■ **What to produce**:
Write out all the material exactly. Leave nothing out.

■ **Given material**:
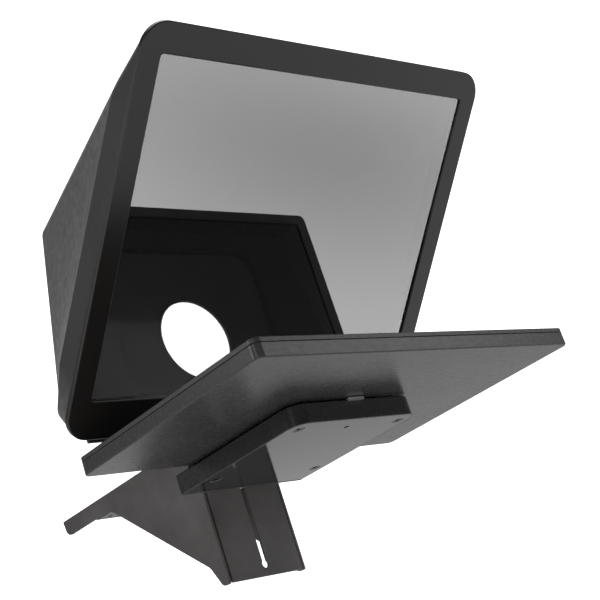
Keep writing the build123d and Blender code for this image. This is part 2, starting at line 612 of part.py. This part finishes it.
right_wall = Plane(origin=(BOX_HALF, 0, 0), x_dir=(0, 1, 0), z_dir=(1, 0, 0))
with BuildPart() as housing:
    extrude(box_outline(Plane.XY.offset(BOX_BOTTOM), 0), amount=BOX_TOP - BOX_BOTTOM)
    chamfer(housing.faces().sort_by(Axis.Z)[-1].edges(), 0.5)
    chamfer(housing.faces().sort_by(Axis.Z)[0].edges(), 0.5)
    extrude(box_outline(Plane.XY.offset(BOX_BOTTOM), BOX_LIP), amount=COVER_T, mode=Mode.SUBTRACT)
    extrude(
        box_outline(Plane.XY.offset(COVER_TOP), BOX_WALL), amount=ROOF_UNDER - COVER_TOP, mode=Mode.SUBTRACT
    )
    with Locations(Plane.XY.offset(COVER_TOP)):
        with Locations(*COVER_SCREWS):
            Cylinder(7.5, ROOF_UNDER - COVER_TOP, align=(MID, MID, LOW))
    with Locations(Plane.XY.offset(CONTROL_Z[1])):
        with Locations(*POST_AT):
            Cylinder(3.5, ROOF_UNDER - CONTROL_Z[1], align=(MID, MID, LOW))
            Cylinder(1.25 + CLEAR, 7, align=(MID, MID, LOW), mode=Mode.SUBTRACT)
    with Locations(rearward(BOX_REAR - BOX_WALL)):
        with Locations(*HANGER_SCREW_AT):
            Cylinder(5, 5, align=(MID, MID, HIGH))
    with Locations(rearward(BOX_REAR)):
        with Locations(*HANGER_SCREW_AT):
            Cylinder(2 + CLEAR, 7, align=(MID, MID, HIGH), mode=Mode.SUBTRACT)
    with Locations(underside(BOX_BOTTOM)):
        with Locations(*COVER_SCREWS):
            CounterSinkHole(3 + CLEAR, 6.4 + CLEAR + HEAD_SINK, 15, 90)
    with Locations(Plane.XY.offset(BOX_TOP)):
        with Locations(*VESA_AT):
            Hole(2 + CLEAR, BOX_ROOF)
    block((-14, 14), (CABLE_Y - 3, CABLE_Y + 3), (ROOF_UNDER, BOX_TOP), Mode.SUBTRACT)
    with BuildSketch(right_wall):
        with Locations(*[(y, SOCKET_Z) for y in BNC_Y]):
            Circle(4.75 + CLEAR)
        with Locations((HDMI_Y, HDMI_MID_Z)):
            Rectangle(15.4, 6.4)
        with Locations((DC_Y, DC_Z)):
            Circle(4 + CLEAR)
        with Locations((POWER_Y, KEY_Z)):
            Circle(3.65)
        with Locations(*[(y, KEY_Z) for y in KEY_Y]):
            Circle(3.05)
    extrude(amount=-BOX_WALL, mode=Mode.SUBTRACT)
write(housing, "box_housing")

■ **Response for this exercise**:
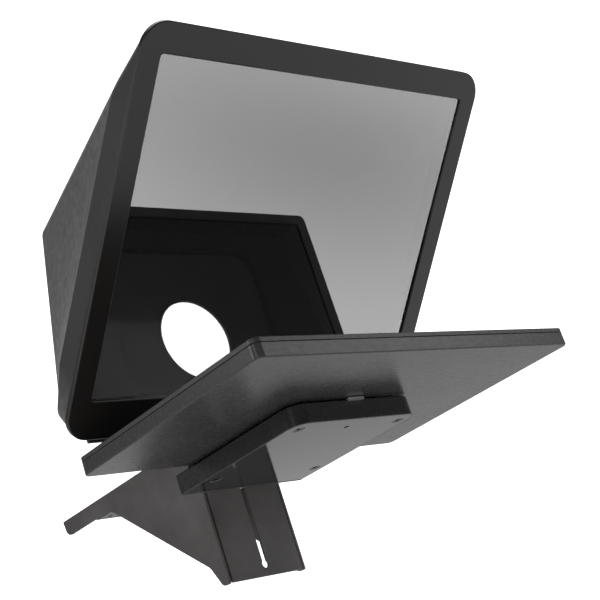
Keep writing the build123d and Blender code for this image. This is part 2, starting at line 612 of part.py. This part finishes it.
right_wall = Plane(origin=(BOX_HALF, 0, 0), x_dir=(0, 1, 0), z_dir=(1, 0, 0))
with BuildPart() as housing:
    extrude(box_outline(Plane.XY.offset(BOX_BOTTOM), 0), amount=BOX_TOP - BOX_BOTTOM)
    chamfer(housing.faces().sort_by(Axis.Z)[-1].edges(), 0.5)
    chamfer(housing.faces().sort_by(Axis.Z)[0].edges(), 0.5)
    extrude(box_outline(Plane.XY.offset(BOX_BOTTOM), BOX_LIP), amount=COVER_T, mode=Mode.SUBTRACT)
    extrude(
        box_outline(Plane.XY.offset(COVER_TOP), BOX_WALL), amount=ROOF_UNDER - COVER_TOP, mode=Mode.SUBTRACT
    )
    with Locations(Plane.XY.offset(COVER_TOP)):
        with Locations(*COVER_SCREWS):
            Cylinder(7.5, ROOF_UNDER - COVER_TOP, align=(MID, MID, LOW))
    with Locations(Plane.XY.offset(CONTROL_Z[1])):
        with Locations(*POST_AT):
            Cylinder(3.5, ROOF_UNDER - CONTROL_Z[1], align=(MID, MID, LOW))
            Cylinder(1.25 + CLEAR, 7, align=(MID, MID, LOW), mode=Mode.SUBTRACT)
    with Locations(rearward(BOX_REAR - BOX_WALL)):
        with Locations(*HANGER_SCREW_AT):
            Cylinder(5, 5, align=(MID, MID, HIGH))
    with Locations(rearward(BOX_REAR)):
        with Locations(*HANGER_SCREW_AT):
            Cylinder(2 + CLEAR, 7, align=(MID, MID, HIGH), mode=Mode.SUBTRACT)
    with Locations(underside(BOX_BOTTOM)):
        with Locations(*COVER_SCREWS):
            CounterSinkHole(3 + CLEAR, 6.4 + CLEAR + HEAD_SINK, 15, 90)
    with Locations(Plane.XY.offset(BOX_TOP)):
        with Locations(*VESA_AT):
            Hole(2 + CLEAR, BOX_ROOF)
    block((-14, 14), (CABLE_Y - 3, CABLE_Y + 3), (ROOF_UNDER, BOX_TOP), Mode.SUBTRACT)
    with BuildSketch(right_wall):
        with Locations(*[(y, SOCKET_Z) for y in BNC_Y]):
            Circle(4.75 + CLEAR)
        with Locations((HDMI_Y, HDMI_MID_Z)):
            Rectangle(15.4, 6.4)
        with Locations((DC_Y, DC_Z)):
            Circle(4 + CLEAR)
        with Locations((POWER_Y, KEY_Z)):
            Circle(3.65)
        with Locations(*[(y, KEY_Z) for y in KEY_Y]):
            Circle(3.05)
    extrude(amount=-BOX_WALL, mode=Mode.SUBTRACT)
write(housing, "box_housing")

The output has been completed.